To the extent that I maintain a prudent message discipline in everyday life, my flesh and blood self is somewhat different than the annoying Zizka persona.
So Zizka is the person I really am or would like to be, but am not allowed to be. In another sense, however, I have screwed up my life considerably by not suppressing the Zizka persona in day to day life.
This is all just the dreams of the pwoerless, of course. The real Zizka is the editor of the New York Times. He is talking to William Safire this very minute, as a hefty security guard stands by, explaining to William that he should probably get a lawyer and has ten minutes to leave the building forever, and that Bubba is there to help him out.
Actually, the security guard’s name is Weasel. Bubba doesn’t work for us any more. He was just too nice for the job.
I have historically been known to have a blogcrush on Belle, but it’s not nearly as serious as the blogcrush someone I know has on her. (He’s too shy to talk to her, though. That kind of thing.)
Aside from that tidbit, though, this is an example of my blog persona not giving the full information that you might be able to pry from me in personal conversation — although in essence, Adam Kotsko is the same yesterday, today, and forever, whether he appears in the flesh or via the Interweb.
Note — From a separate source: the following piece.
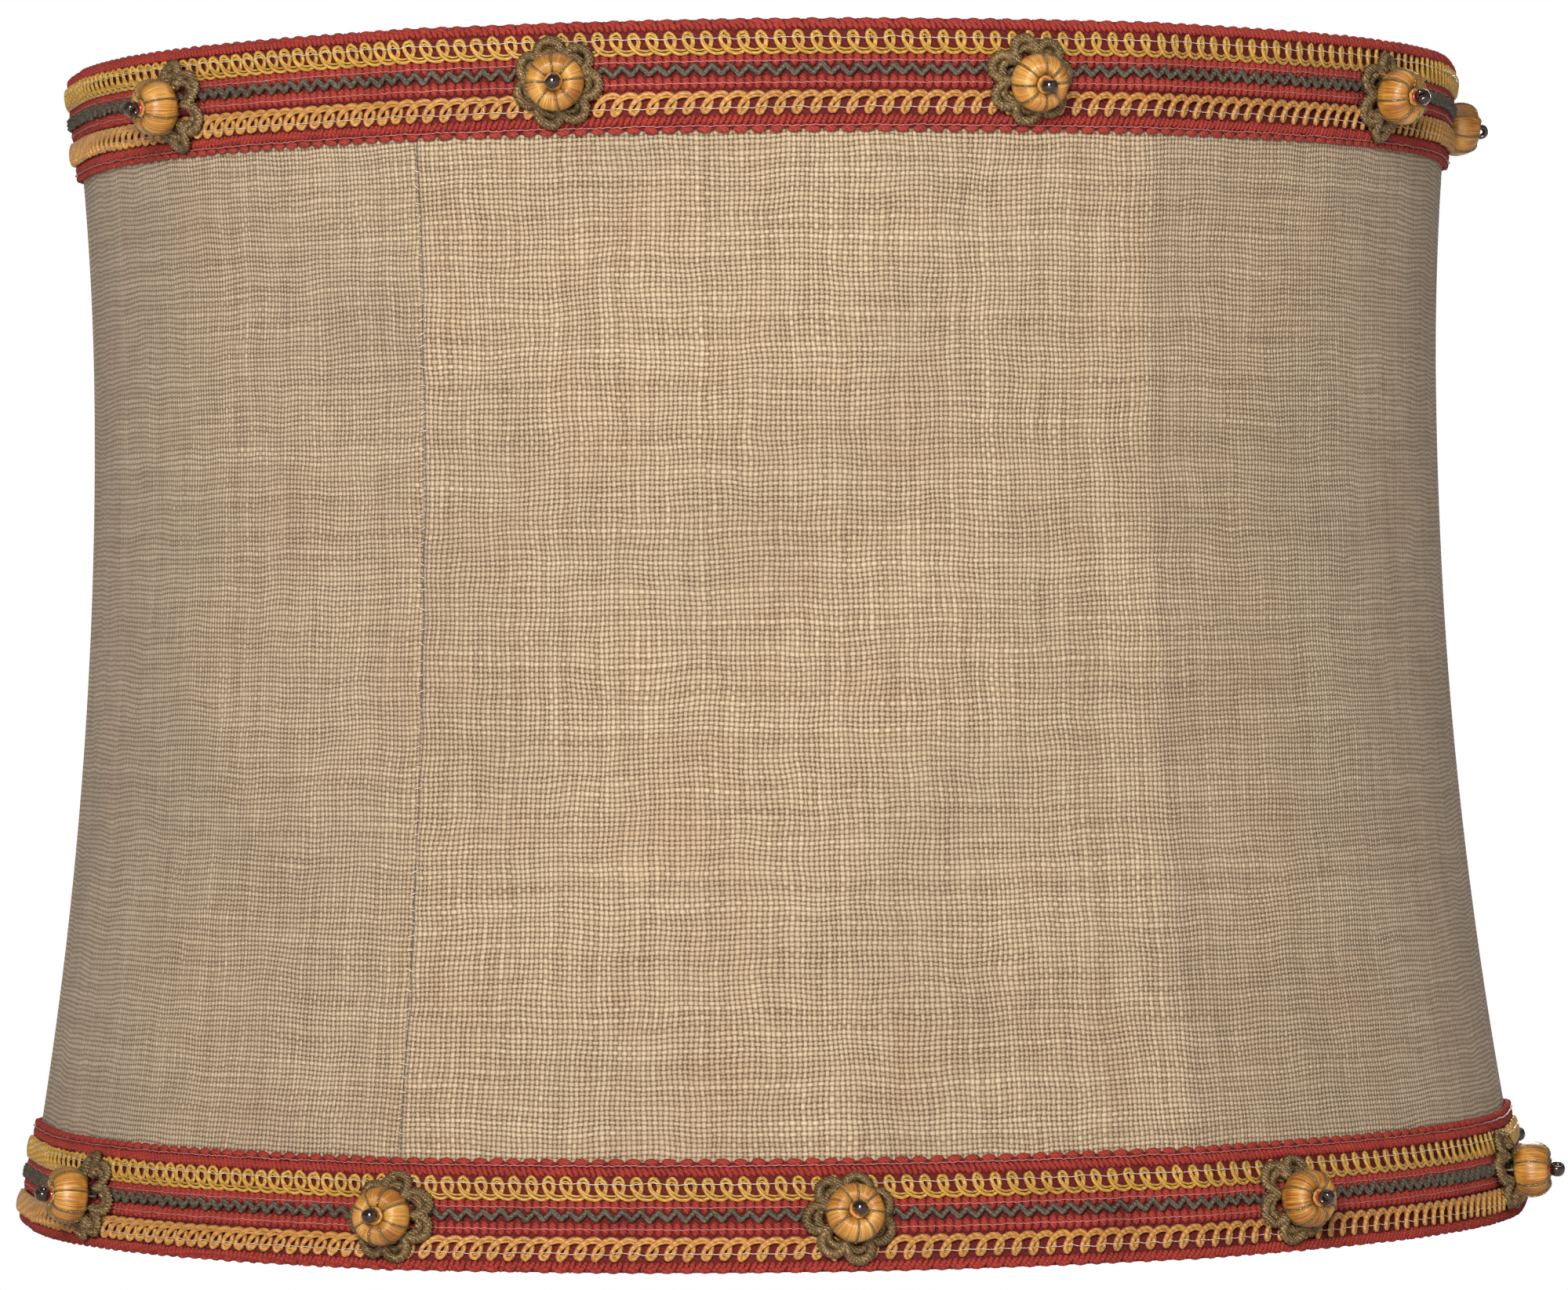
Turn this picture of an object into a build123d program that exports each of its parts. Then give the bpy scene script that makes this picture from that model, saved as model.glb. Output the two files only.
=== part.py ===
from build123d import *
import os
from math import acos, cos, degrees, radians, sin, sqrt, atan

# A round drum lamp shade: linen stretched over a six rib wire frame, lined inside,
# with a wide passementerie braid and beaded rosettes round each rim.
# Millimetres. +Z is up. The origin is the centre of the spider washer's hole, on the
# washer's lower face, where the shade sits on a lamp's harp. Angles run round +Z from
# the front, -Y, towards +X.

# Driving dimensions
shade_height = 309.0         # from the lower edge of the lower braid to the upper edge of the upper one
waist_height = 222.0         # of the narrowest level, above the lower edge
waist_radius = 182.4         # of the linen's outer face there, over a rib
lower_curve_radius = 1168.0  # the ribs' curve below the waist
upper_curve_radius = 771.0   # the ribs' curve above the waist
rim_inset = 2.0              # from the braid's edge to the ring wire

ring_wire = 3.2              # diameters of the frame's wires
rib_wire = 3.0
arm_wire = 3.8
rib_count = 6
first_rib = -28.3            # angle of the rib that carries the first seam

washer_radius = 17.0
washer_hole = 11.1           # diameter, for a harp's 7/16 inch stud and shoulder
washer_thickness = 1.6
fitter_drop = 12.7           # from the washer's lower face up to the middle of the top ring
arm_bend_outer = 54.0        # the arm drops between these two radii
arm_bend_inner = 44.0
arm_bend_radius = 8.0
arm_inner_end = 9.5

linen_thickness = 0.6
lining_thickness = 0.5
lining_end_inset = 8.0       # from the linen's face to the lining at the rings
lining_waist_inset = 4.2     # and at the waist, where the lining touches the ribs
binding_thickness = 0.4
rib_stand_out = 2.6          # how far a rib lifts the linen off the round
weld_gap = 0.02              # between two wires that are welded together
gap = 0.1                    # between pieces of one layer and the next
rib_gap = 0.25               # between the linen and the ribs
flower_gap = 0.4             # between the braid's rows and a flower's flat back
seam_gap = 0.3               # between two sewn edges

# The braid, from its upper picots down: the widths of its rows
braid_width = 28.2
picot_row = 3.6
gimp_row = 6.5
zigzag_width = 2.8
tape_thickness = 1.0
cord_row_thickness = 1.4

# A rosette: a cord flower with a stack of beads on its middle
petal_count = 6
petal_radius = 4.6
petal_offset = 6.6
flower_middle = 6.5
flower_thickness = 2.6
flower_hole = 0.5
satin_radius = 7.25
satin_length = 9.0
satin_bore = 0.55
red_bead_radius = 1.5
red_bead_length = 2.0
seed_bead_radius = 2.15
seed_bead_length = 2.8
bead_bore = 0.45
bead_arcs = 6                # in the oval outline of a bead's section
thread_radius = 0.3
red_bead_seat = 3.3          # from the satin bead's middle to the red bead
top_rosettes = (-148, -110, -54, -16, 21, 59, 98, 136, 174)
bottom_rosettes = (-152, -118, -61, -28, 5, 40, 73, 106, 140, 174)

# Worked out from them
rib_step = 360.0 / rib_count
upper_edge = fitter_drop + ring_wire / 2 + rim_inset
lower_edge = upper_edge - shade_height
waist_z = lower_edge + waist_height
top_ring_z = fitter_drop
bottom_ring_z = lower_edge + rim_inset + ring_wire / 2


# The linen's outer radius over a rib: two arcs that are tangent at the waist
def linen_radius(z):
    rise = z - waist_z
    curve = upper_curve_radius if rise > 0 else lower_curve_radius
    return waist_radius + curve - sqrt(curve ** 2 - rise ** 2)


def ring_radius(z):
    return linen_radius(z) - linen_thickness - rib_gap - rib_wire - weld_gap - ring_wire / 2


def at_angle(radius, angle, z):
    return Vector(radius * sin(radians(angle)), -radius * cos(radians(angle)), z)


# A level line round the linen, moved out by offset: round between the ribs, with
# straight stretches where the cloth leaves the circle to pass over each rib.
def peak_and_circle(z, offset):
    peak = linen_radius(z) + offset
    circle = peak - rib_stand_out
    return peak, circle, degrees(acos(circle / peak))


def skin_radius(angle, z, offset):
    peak, circle, reach = peak_and_circle(z, offset)
    from_rib = abs((angle - first_rib + rib_step / 2) % rib_step - rib_step / 2)
    if from_rib >= reach:
        return circle
    return circle / cos(radians(reach - from_rib))


# The way the skin faces there, as an angle round +Z: a straight stretch faces the
# way of its end on the circle, and the crease itself faces straight out
def skin_facing(angle, z, offset, crease):
    reach = peak_and_circle(z, offset)[2]
    from_rib = (angle - first_rib + rib_step / 2) % rib_step - rib_step / 2
    if abs(from_rib) >= reach:
        return angle
    turn = reach * max(-1, min(1, from_rib / crease))
    return angle - from_rib + turn


def skin_edges(z, offset, start, panels):
    peak, circle, reach = peak_and_circle(z, offset)
    back = degrees(seam_gap / 2 / peak)
    edges = []
    for panel in range(panels):
        left = start + panel * rib_step
        right = left + rib_step
        first = left + back if panel == 0 else left
        last = right - back if panel == panels - 1 else right
        turn_in = at_angle(circle, left + reach, z)
        middle = at_angle(circle, left + rib_step / 2, z)
        turn_out = at_angle(circle, right - reach, z)
        edges.append(Line(at_angle(skin_radius(first, z, offset), first, z), turn_in))
        edges.append(ThreePointArc(turn_in, middle, turn_out))
        edges.append(Line(turn_out, at_angle(skin_radius(last, z, offset), last, z)))
    return edges


# A strip of cloth or braid that lies round the shade between two levels
def strip(low, high, inner, outer, start, panels, levels):
    sections = []
    for level in range(levels):
        z = low + (high - low) * level / (levels - 1)
        outside = skin_edges(z, outer, start, panels)
        inside = skin_edges(z, inner, start, panels)
        ends = [Line(outside[0] @ 0, inside[0] @ 0), Line(outside[-1] @ 1, inside[-1] @ 1)]
        sections.append(Face(Wire(outside + inside + ends)))
    return loft(sections)


def cover_half(start):
    low = bottom_ring_z - ring_wire / 2
    high = top_ring_z + ring_wire / 2
    return strip(low, high, -linen_thickness, 0, start, rib_count // 2, levels=7)


# The lining hangs inside the ribs: round, and less waisted than the linen
def lining_arc(inset):
    low_z = bottom_ring_z - ring_wire / 2
    high_z = top_ring_z - arm_wire / 2 - seam_gap
    low = linen_radius(low_z) - lining_end_inset - inset
    high = linen_radius(high_z) - lining_end_inset - inset
    waist = waist_radius - lining_waist_inset - inset
    return [(low, low_z), (waist, waist_z), (high, high_z)]


def lining_edges(inset):
    low, waist, high = lining_arc(inset)
    lower = TangentArc(waist, low, tangent=(0, -1))
    upper = TangentArc(waist, high, tangent=(0, 1))
    return lower, upper


def lining_half(start):
    outer_lower, outer_upper = lining_edges(0)
    inner_lower, inner_upper = lining_edges(lining_thickness)
    low_end = Line(outer_lower @ 1, inner_lower @ 1)
    high_end = Line(outer_upper @ 1, inner_upper @ 1)
    outline = Wire([outer_lower, outer_upper, high_end, inner_upper, inner_lower, low_end])
    section = Plane.XZ * Face(outline)
    back = degrees(seam_gap / 2 / waist_radius)
    half = revolve(section, Axis.Z, 180 - 2 * back)
    return half.rotate(Axis.Z, start + back - 90)


# A ring's own round wire
def ring(z):
    return Pos(0, 0, z) * Torus(ring_radius(z), ring_wire / 2)


def rib(angle):
    inset = linen_thickness + rib_gap + rib_wire / 2
    low = (linen_radius(bottom_ring_z) - inset, bottom_ring_z)
    high = (linen_radius(top_ring_z) - inset, top_ring_z)
    waist = (waist_radius - inset, waist_z)
    path = Wire([TangentArc(waist, low, tangent=(0, -1)), TangentArc(waist, high, tangent=(0, 1))])
    path = Plane.XZ * path
    wire = sweep(Plane(path @ 0, z_dir=path % 0) * Circle(rib_wire / 2), path)
    return wire.rotate(Axis.Z, angle - 90)


def spider_arm(angle):
    seat = washer_thickness + arm_wire / 2 + weld_gap
    start = ring_radius(top_ring_z) - ring_wire / 2 - weld_gap
    route = [(start, top_ring_z), (arm_bend_outer, top_ring_z), (arm_bend_inner, seat), (arm_inner_end, seat)]
    path = Plane.XZ * FilletPolyline(*route, radius=arm_bend_radius)
    wire = sweep(Plane(path @ 0, z_dir=path % 0) * Circle(arm_wire / 2), path)
    return wire.rotate(Axis.Z, angle - 90)


def spider_washer():
    disc = Circle(washer_radius) - Circle(washer_hole / 2)
    return extrude(disc, washer_thickness)


# Cotton tape wound round a ring, notched where a rib stands outside it or an arm
# leaves inside it
def ring_binding(z, rib_angles, arm_angles):
    radius = ring_radius(z)
    inner = ring_wire / 2 + weld_gap
    section = Plane.XZ * Pos(radius, z) * (Circle(inner + binding_thickness) - Circle(inner))
    skin = revolve(section, Axis.Z)
    notch = rib_wire + 2 * gap
    for angle in rib_angles:
        skin -= Pos(0, 0, z) * Rot(0, 0, angle) * Pos(0, -radius - notch, 0) * Box(notch, 2 * notch, 3 * ring_wire)
    for angle in arm_angles:
        skin -= Pos(0, 0, z) * Rot(0, 0, angle) * Pos(0, notch - radius, 0) * Box(arm_wire + 2 * gap, 2 * notch, arm_wire)
    return skin


# The braid: a woven tape, with rows of gimp and a zigzag braid on it
def braid_rows(low):
    face = gap + tape_thickness + gap
    high = low + braid_width
    middle = (low + high) / 2
    rows = {
        "braid_tape": (low, high, gap, gap + tape_thickness),
        "upper_gimp": (high - picot_row - gimp_row, high - picot_row, face, face + cord_row_thickness),
        "lower_gimp": (low + picot_row, low + picot_row + gimp_row, face, face + cord_row_thickness),
        "zigzag_braid": (middle - zigzag_width / 2, middle + zigzag_width / 2, face, face + cord_row_thickness),
    }
    seam = first_rib - rib_step
    return {name: strip(*row, seam, rib_count, levels=3) for name, row in rows.items()}


# The plane of a rosette's back, on top of the braid's cord rows
def rosette_plane(angle, z):
    offset = 2 * gap + tape_thickness + cord_row_thickness + flower_gap
    radius = skin_radius(angle, z, offset)
    rise = z - waist_z
    lean = atan(rise / (upper_curve_radius if rise > 0 else lower_curve_radius))
    crease = degrees(petal_offset / radius)
    facing = skin_facing(angle, z, offset, crease)
    outward = at_angle(cos(lean), facing, -sin(lean))
    along = Vector(cos(radians(facing)), sin(radians(facing)), 0)
    return Plane(at_angle(radius, angle, z), x_dir=along, z_dir=outward)


def flower():
    petals = PolarLocations(petal_offset, petal_count) * Circle(petal_radius)
    outline = Circle(flower_middle) + petals - Circle(flower_hole)
    return extrude(outline, flower_thickness)


# Every bead is a ring of oval section, threaded on the rosette's middle
def bead(bore, radius, length, middle):
    centre, across, along = ((bore + radius) / 2, 0), (radius - bore) / 2, length / 2
    arc = 360 / bead_arcs
    oval = [EllipticalCenterArc(centre, across, along, arc * k, arc_size=arc) for k in range(bead_arcs)]
    return Pos(0, 0, middle) * revolve(make_face([Plane.XZ * line for line in oval]), Axis.Z)


def rosettes(angles, low):
    satin = flower_thickness + gap + satin_length / 2
    red = satin + red_bead_seat + red_bead_length / 2
    seed = red + red_bead_length / 2 + gap + seed_bead_length / 2
    pieces = {
        "flowers": flower(),
        "satin_beads": bead(satin_bore, satin_radius, satin_length, satin),
        "red_beads": bead(bead_bore, red_bead_radius, red_bead_length, red),
        "seed_beads": bead(bead_bore, seed_bead_radius, seed_bead_length, seed),
        "bead_threads": Pos(0, 0, seed / 2) * Cylinder(thread_radius, seed),
    }
    places = [rosette_plane(angle, low + braid_width / 2) for angle in angles]
    return {name: [place * piece for place in places] for name, piece in pieces.items()}


def trim(rim, low, angles):
    nodes = {f"{rim}_{name}": row for name, row in braid_rows(low).items()}
    for name, pieces in rosettes(angles, low).items():
        nodes[f"{rim}_{name}"] = Compound(children=[solid for piece in pieces for solid in piece.solids()])
    return nodes


def build():
    rib_angles = [first_rib + rib_step * i for i in range(rib_count)]
    ribs = [rib(angle) for angle in rib_angles]
    arms = [spider_arm(angle) for angle in rib_angles[::2]]
    nodes = {"top_ring": ring(top_ring_z), "bottom_ring": ring(bottom_ring_z)}
    nodes |= {f"rib_{i + 1}": wire for i, wire in enumerate(ribs)}
    nodes |= {f"spider_arm_{i + 1}": wire for i, wire in enumerate(arms)}
    nodes["spider_washer"] = spider_washer()
    nodes["top_ring_binding"] = ring_binding(top_ring_z, rib_angles, rib_angles[::2])
    nodes["bottom_ring_binding"] = ring_binding(bottom_ring_z, rib_angles, [])
    nodes["right_cover"] = cover_half(first_rib)
    nodes["left_cover"] = cover_half(first_rib + 180)
    nodes["right_lining"] = lining_half(first_rib)
    nodes["left_lining"] = lining_half(first_rib + 180)
    nodes |= trim("top", upper_edge - braid_width, top_rosettes)
    nodes |= trim("bottom", lower_edge, bottom_rosettes)
    return nodes


os.makedirs("parts", exist_ok=True)
for name, shape in build().items():
    export_step(shape, f"parts/{name}.step")
    print(name, round(shape.volume, 1))
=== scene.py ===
import math
import random

import bpy
from mathutils import Matrix, Vector


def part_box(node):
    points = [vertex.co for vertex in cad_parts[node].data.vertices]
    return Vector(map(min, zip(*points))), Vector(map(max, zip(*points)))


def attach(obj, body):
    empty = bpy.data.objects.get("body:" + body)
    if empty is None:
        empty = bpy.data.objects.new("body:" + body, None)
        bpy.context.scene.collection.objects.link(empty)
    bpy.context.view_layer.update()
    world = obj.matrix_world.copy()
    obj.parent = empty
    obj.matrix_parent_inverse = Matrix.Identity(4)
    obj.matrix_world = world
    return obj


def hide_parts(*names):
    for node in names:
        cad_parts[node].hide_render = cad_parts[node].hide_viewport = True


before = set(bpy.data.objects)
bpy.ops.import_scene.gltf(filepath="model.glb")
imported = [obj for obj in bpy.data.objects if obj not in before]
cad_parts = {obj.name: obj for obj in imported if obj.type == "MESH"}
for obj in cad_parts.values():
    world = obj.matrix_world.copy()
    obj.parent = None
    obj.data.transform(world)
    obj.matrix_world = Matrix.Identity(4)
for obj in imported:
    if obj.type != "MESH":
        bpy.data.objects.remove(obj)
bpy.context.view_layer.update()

# A drum lamp shade: linen over six ribs, a lining inside, and a wide braid with beaded
# rosettes round each rim. Metres. Angles are degrees round +Z from the front, towards +X.

shade = {
    "top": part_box("top_braid_tape")[1][2],
    "bottom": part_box("bottom_braid_tape")[0][2],
    "waistHeight": 0.222,    # of the narrowest level, above the lower edge
    "waistRadius": 0.1824,   # of the linen's face over a rib
    "lowerCurve": 1.168,     # the ribs' curves below and above the waist
    "upperCurve": 0.771,
    "ribStandOut": 0.0026,   # how far a rib lifts the linen off the round
    "ribSoftness": 0.55,     # degrees over which the linen turns across a rib
    "firstRib": -28.3,       # the seams lie on this rib and the one opposite
    "ribStep": 60.0,
}
waistZ = shade["bottom"] + shade["waistHeight"]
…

This is especially true given the fact that I am often too lazy to get upset about news stories or editorials, so I just fall back on my personal life.
Does Ms. Waring know Sebastian Holsclaw? Now that would be a fun couple.
Oh wait, this is the crush thread, not the matchmaking thread. Forget I said that.
Hey, I took a blogcrush and ran with it, all the way to Amsterdam. At this point, I can’t remember what came first, the blog or the crush. Whatever, the blog was integral to the whole process.
(…already I have blogcrushes on the side though… throws sherbet-filled flying saucers at Fafnir. Does that make me a bad person?)
On the internet I’m not deformed.
Gee, that was a gross joke, wasn’t it. Did it come from David or Barista?
Seriously, I don’t think that online interaction with someone else, particularly someone I care about, is like the stuff we do in the real world. In that sense the real inner lovable me is not available online. You can’t massage bodies, only egos.
I reckon my online self is another persona, intersecting closely with my meatware self and profoundly compatible with it, but nonetheless a self that just lives in another domain.
When I started blogging I grew another me. In the real world, it most closely resembles the persona I use in the classroom - a mix of rants, jokes, examples, asides and encouragements. The me at dinner or in the pub is much quieter, and much slower. And yes I blog because I am motivated to by my real personality, where I am less confident and certainly short on freedom.
What the shit, Adam—you don’t know me.
I had a Usenet crush on someone who I met in real life, but she started dating someone else she met through the same group.